It's a very interesting post, thanks for writing it. The concept of defining goals and searching systematically methods to achieve them, is required and to some part lacking by the current dominant bitcoin development team.
I also highly admire the work you spent into developing Bitcoin Classic. I'm optimistic, that the research you do about scaling will help to develop solutions to overcome current restrictions, and I also agree that a more systematic, goal- and demand-driven approach is what bitcoin-developments requires. But ... your post misses some essential arguments of a large number of small block advocates and with this of the discussion we have for years. So I don't think you will get small blockers to agree, and at this step of the community-split this is what is needed to achieve anything at all.
So ...
1.) "mid-range hardware"
"Last week
forum.bitcoin.com published a
video about time it takes to download, fully validate and check 7 years, or 420000 blocks of Bitcoin history (from day one of Bitcoin). This is 75GB of data which took 6 hours and 50 minutes to fully validate on mid-range hardware. It wasn't cheap hardware, but it was certainly not top-of-the-line or server hardware. In other words, it is a good baseline."
I bought a new cpu not more than 3 month ago, and I know nobody who uses (privately) a better cpu than me. I needed more than 12 hours, I think somethhing about 18 hours. 6 h 50 needs today in most places on earth using an extraordinairy fast cpu, not a mid-range-hardware.
Today it''s already impossible to set up a node on an old laptop, and it's already one of the most intensive memory-tests a system can burden (an extremely tiny bug in the memory is enough to kill the verification process at some time while validating the 100 million transactions, which is why I was completely unable to set up a node on my old system, that was fine for every other allday task)
2.) What needs work?
Your say your goal is to carry 50 million transactions a day. One blockchain-download at this time means downloading and veriying 100 million transactions. So obviously even the "mid-range hardware" would need +6h50 every two days to be installed. After one year you'd need something like 50 days to set up your node.
If you have a design-idea to solve this problem, something like selective validating or checkpoints, you should share and discuss it, because this can be a highly needed, but also controversial subject. In fact I think node setup is the most critical part of scaling.
3.) typical home node
"This preserves Bitcoins greatest assets, you don't have to trust banks or governments. People trusting their local church or football club is much more normal and common to do."
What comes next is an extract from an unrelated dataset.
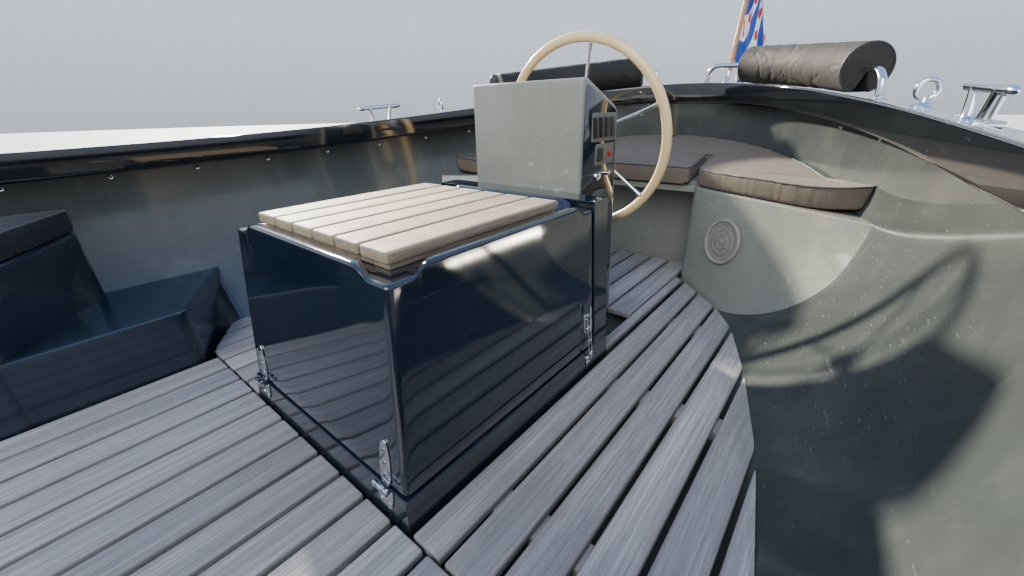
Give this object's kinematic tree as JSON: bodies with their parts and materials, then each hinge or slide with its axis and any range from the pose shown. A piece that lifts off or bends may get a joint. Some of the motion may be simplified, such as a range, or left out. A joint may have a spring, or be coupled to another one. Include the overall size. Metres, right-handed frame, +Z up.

Hm. I don''t like discussions about what bitcoin's "greatest asset" is, since everybody has another idea but nobody can proof anything. However I guess many people thought it was that you have to trust NOONE. Saying people have to trust their local church is somehow ... strange ...
4.) Bandwrith
"The last of the big components for our hone node is Internet connectivity. To reach our goal we need to be able to download 50 million transactions at about 300 bytes each over a 24 hours period ... Ideally we go 5 times as fast to make sure that the node can 'catch up' if it were offline for some time. We may want to add some overhead for other parts as well. But
1.39Mbit minimum is available practically everywhere today. 2Gb which is 1440 times faster than what we need to reach our plan in 5 years is available in countries like Japan today."
I am aware that in the current implementation of the bitcoin protocoll we have a lot of redundancies that waste bandwrith. But 1.39 Mbit for 50 Mio tx / day? This is based on wrong assumptions, even if you use thinblocks (I think the BU-devs can confirm this). 1. a node does not only download, but upload. Upload capacity is usually rarer, so it is the bottleneck. 2. for the network to work efficiently, every node should share his data with some other nodes, usually 8+, and it should do this even in time of transaction peaks in a short frame of time. 3. If a node misses operation-time he has to download archival transactions and new utxo beside the transaction flow 4. If other nodes have missed operation time your node has to provide old blocks and transaction (more upload)
It is possible to imagine a bitcoin-like system, that doesn't have this problems, maybe by finding a more efficient method to propagate transactions. But this is not the Bitcoin we know.
5.) Latency
If I read your post correct, you didn't spend a block on latency, which ist, according to the only person on earth, who wrote his phd about bitcoin scalaiblilty, Dr. Christian Decker, THE major destricting factor on scalability.
Please, don't misunderstand this. I read your post, I read it with delight, but I was not able to not talk about this issues. I'm curious about your answers and I seriously hope, your post and the research you do will result in great solutions to improve bitcoin scalability.